充電を行う雰囲気温度、充電停止を決定するための充電電圧の設定値は、前記、定電流充電または準定電流充電の場合と同じである。ただし、前記のように、本パルス充電においてはパルス波形を示す充電電圧の平均値(平均充電電圧、図6では電圧平均値と表示)を検出し、該平均充電電圧が所定の値に達した時点に充電を停止する。

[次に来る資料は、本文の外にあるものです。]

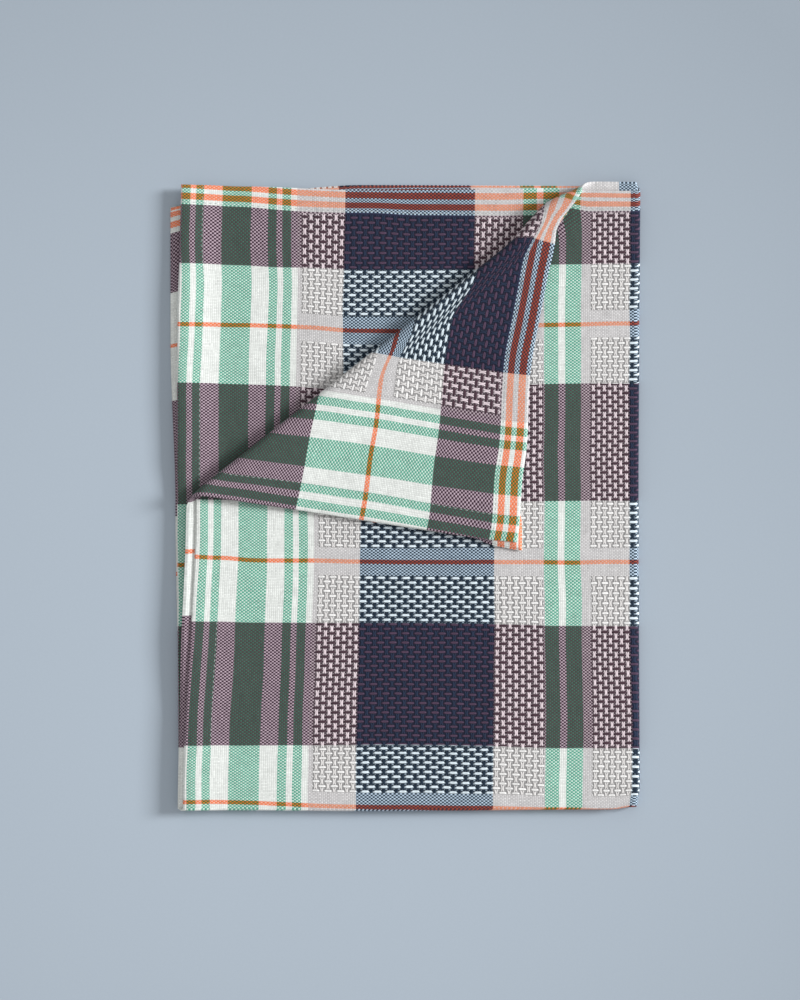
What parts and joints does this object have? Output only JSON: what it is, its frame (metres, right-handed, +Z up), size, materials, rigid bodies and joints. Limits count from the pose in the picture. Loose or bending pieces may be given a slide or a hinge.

図7は、本発明に係るパルス充電用の充電器の1例を示す充電器の回路構成図である。前記図5に示した定電流または準定電流充電用の充電器の回路構成と基本的に同じであるが、出力回路部がパルス電流発生機能(整流器兼パルス幅操作部41とその出力部42)を備えている点、電圧・電流検出回路21がパルス波形を示す充電電圧・充電電流を平均充電電圧・平均充電電流で検出する機能を備えている点で図5に示した充電器の回路構成と相違する。
02 充電開始あるいは強制停止用入力断続器
03 入力過電流保護器あるいは出力過負荷保護器
04 変圧器
11 整流器
12 出力(および/あるいは運転時間)制御回路
21 フィードバック(出力検出および制御信号送信)回路
22 コンパレータ(本発明に係わる出力電圧検出付加回路)
23 選択スイッチ
31 負荷(鉛蓄電池)
41 整流 兼 パルス巾操作部
42 出力端子部
Claims (6)
- 鉛蓄電池を定電流または準定電流で充電し、充電電圧が予め定めた所定の電圧に達した時点で充電を停止する鉛蓄電池の充電方法であって、前記定電流又は準定電流の電流値(アンペア:A)が当該鉛蓄電池の定格容量(アンペアアワー:Ah)の1/20倍以上、1/2倍以下であって、前記所定の電圧が、1セル当たり2.34V/セルを超えないことを特徴とする鉛蓄電池の充電方法。
- 鉛蓄電池を電流の大きさが一定のパルス電流で充電し、充電電圧を時間に対して平均した平均充電電圧が予め定めた所定の電圧に達した時点で充電を停止する鉛蓄電池の充電方法であって、前記パルス電流を時間に対して平均した平均充電電流値(アンペア:A)が当該鉛蓄電池の定格容量(アンペアアワー:Ah)の1/20倍以上、1/2倍以下であって、前記所定の電圧が、1セル当たり2.34V/セルを超えないことを特徴とする鉛蓄電池の充電方法。
- 前記所定の電圧が、1セル当たり2.26V/セルを超えないことを特徴とする請求項1または請求項2に記載の鉛蓄電池の充電方法。
- 前記充電を即用式鉛蓄電池の初回充電に適用することを特徴とする請求項1〜請求項3の何れか1項に記載の鉛蓄電池の充電方法。
- 被充電電池の定格容量(Ah)の1/20倍以上、1/2倍以下の大きさ(A)の定電流または準定電流にて充電する機能と充電電圧が1セル当たりの電圧に換算して2.34Vまたは2.26Vを超えない所定の電圧に達したときに充電を停止する機能を備えたことを特徴とする鉛蓄電池用充電器。
- ピーク電流、平均電流、パルス巾、パルス周期が一定の大きさのパルス電流であって、前記平均電流が被充電電池の定格容量(Ah)の1/20倍以上、1/2倍以下の大きさ(A)のパルス電流にて充電する機能と平均充電電圧が1セル当たりの電圧に換算して2.34または2.26Vを超えない所定の電圧に達したときに充電を停止する機能を備えたことを特徴とする鉛蓄電池用充電器。